Submit a PDF of your slides on Canvas and be ready to present in class!

Why?

Now it’s time to clearly state the “why?” of your work. Please create a brief presentation of 5 slides (not including your title slide). Each of your slides should address one of the following sets of questions:

  1. What is the thing that I am going to do? (This can be a revision of slides in your “What?” presentation.)
  2. Why should people care about that thing getting done?
  3. What previous work exists that has attempted to solve my problem, or closely-related problems?
  4. What is the “gap” in this work? Why is there still more work left to do in this area?
  5. What’s my angle? What’s the idea or secret sauce that makes me believe that I can address this gap in a useful way?

Please do use graphics, diagrams, and technical language used in the area in which you are studying.

Please don’t get too bogged down in making your slides look extremely fancy.

Submit a PDF of your slides on Canvas and be ready to present in class!

Thesis Proposal Presentation

Your thesis proposal presentation includes two deliverables:

Proposal Presentation Outline

Your thesis proposal presentation is an 11-slide, 11-minute presentation in which you describe your research question, summarize your achievements so far, and describe what you will do next. You can think of it as a synthesis of What?, Why?, with aspects that look both forward and backward. Unlike the previous presentations we’ve done in this class, this presentation should be structured and professional. We’ll be inviting the CS faculty to attend your proposal presentation.

Because the proposal is a more formal presentation, I am going to ask you to outline it ahead of time. Your outline should be based on the strategy described in Part 1 of these slides by Dan Larremore. In particular, your outline (and your slides) should be structured exactly as:

  1. Title
  2. Intro: entice audience. This is probably the right place to explain the problem and why it is important.
  3. Intro: hook audience (now they are fully paying attention). This is a good place to expand on the importance of the problem, describe what has been done before, and hint at the secret sauce that is going to make you successful.
  4. Outline: what content you are about to share with them.
  5. [Results]
  6. [Results]
  7. [Results]
  8. [Results]
  9. Summary: remind the audience of what you’ve shared so far.
  10. Outline of plans for the spring semester: what do you need to do and how will you do it?
  11. Thanks + acknowledgements.

Each of these slides needs to be relatively simple: you should plan to spend approximately 1 minute on each (possibly less on title slide and thanks + acknowledgments).

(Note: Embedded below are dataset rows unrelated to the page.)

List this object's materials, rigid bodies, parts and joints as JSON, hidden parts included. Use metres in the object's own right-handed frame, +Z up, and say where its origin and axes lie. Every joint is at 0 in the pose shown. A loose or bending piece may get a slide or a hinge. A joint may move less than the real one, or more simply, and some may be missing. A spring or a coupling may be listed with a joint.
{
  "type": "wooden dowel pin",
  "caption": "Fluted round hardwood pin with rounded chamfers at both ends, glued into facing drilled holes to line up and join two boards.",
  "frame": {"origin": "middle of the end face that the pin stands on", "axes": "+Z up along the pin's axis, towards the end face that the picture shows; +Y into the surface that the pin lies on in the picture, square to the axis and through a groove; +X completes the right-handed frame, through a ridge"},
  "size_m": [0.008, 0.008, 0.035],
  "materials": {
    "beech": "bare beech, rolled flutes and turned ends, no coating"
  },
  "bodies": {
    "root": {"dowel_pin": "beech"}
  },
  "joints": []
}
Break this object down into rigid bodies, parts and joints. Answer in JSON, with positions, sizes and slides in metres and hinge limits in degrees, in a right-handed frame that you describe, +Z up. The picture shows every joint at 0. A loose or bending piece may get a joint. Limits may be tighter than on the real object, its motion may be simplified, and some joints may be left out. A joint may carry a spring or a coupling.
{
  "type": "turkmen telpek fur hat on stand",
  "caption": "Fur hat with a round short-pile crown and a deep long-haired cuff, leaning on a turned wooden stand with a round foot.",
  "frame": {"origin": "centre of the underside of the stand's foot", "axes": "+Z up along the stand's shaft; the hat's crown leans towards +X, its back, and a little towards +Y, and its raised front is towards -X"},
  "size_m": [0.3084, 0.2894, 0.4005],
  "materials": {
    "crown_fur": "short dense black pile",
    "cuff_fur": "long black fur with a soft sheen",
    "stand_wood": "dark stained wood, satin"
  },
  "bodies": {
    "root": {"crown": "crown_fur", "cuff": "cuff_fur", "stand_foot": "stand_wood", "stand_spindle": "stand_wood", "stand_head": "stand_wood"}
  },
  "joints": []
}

Your outline can be an entry in your reflection journal on Overleaf. Submit a PDF on Canvas.

Required Outline Components

  • 1-2 sentences describing the idea of your project. What will folks say when they are asked what your talk was about?
  • A few sentences describing what you know about your audience and how you will factor that knowledge into your presentation strategy. (Note: your audience is your classmates + CS faculty)
  • For each of your 11 slides, write a sentence that describes the purpose of the slide (motivating the topic, explaining a preliminary result, describing an approach, summarizing what has been learned). Your sentences should be unique and specific in the context of your project.
    • So, “In this slide, I will hook the audience” is not unique or specific.
    • “In this slide, I will highlight the gap in scholarship about X and hint that I am going to use Y to address this.”

Proposal Presentation

Your proposal presentation should be a set of professional, polished slides that implement the outline you submitted above. Before crafting your presentation, please take time to completely read through these slides by Dan Larremore. A few simple points are especially important:

  1. All figures need to have axis labels and a message that contributes to the purpose of the slide.
  2. No small fonts.
  3. Exactly 11 slides, timed for exactly 11 minutes. Practice ahead of time!

That said, the more you adapt from Dan’s guidance, the better your presentations will be.

Submit a PDF of your slides on Canvas and be ready to present in class!

Thesis Proposal Document

Your thesis proposal is a written version of your proposal presentation. You can think of it as the capstone deliverable for CSCI 0702 in W24. It should include the following sections:

  • Abstract: Give a concise, one-paragraph summary of your proposal document.
  • Introduction: Describe the problem you aim to solve and why it’s important. This is a good place to cite “big picture” papers that don’t necessarily address your problem but do underscore why it matters. You can also close this section with a paragraph describing what you are going to do and how it is promisingly different from what has been done before.
  • Related Work: Give a written overview of prior literature that addresses your problem or related versions of your problem.
  • Methods: Describe your approach to your problem – algorithms, math, software frameworks, experiments.
  • Results: Describe the results of your work so far. This is a good place to include appropriately labeled figures with discussion, as well as tables and other artifacts produced from your findings so far. Your focus in this section should be on ensuring that the reader understands what the results literally mean and how they relate to each other. Questions of importance or big-picture framing are for the following section.
  • Discussion: Describe the significance and limitations of your results. Here is the place to emphasize the importance of your results in the context of your overall research motivation.
  • Future Work: Describe the gap between what you’ve achieved so far and what you’ve set out to do. What’s left? Describe your plan for the remainder of your work, your vision of full success, and a possible “partial success” scenario that would still allow you to addres the primary motivation of your project.

Specifications

  • Please include all of the sections above, in the described order.
  • Your proposal should be 4-6 single-spaced pages (or 8-12 double-spaced pages), not including references.
  • Related, please use appropriate citations in LaTeX and generate a references section.
  • Proposals are a polished, professional written artifact. They should therefore be drafted and revised!
  • Writing tactics:
    • No weasel words.
    • When structuring a results section, I often find it helpful to generate my figures (and captions) first, and then build my story around them.
    • Your story is a narrative of your scientific findings, not of the work you did to get them. If you spent a lot of time on something that ultimately didn’t work out, you should spend at most a few sentences in your proposal explaining what you did, why it didn’t work, and how that’s relevant to what did work.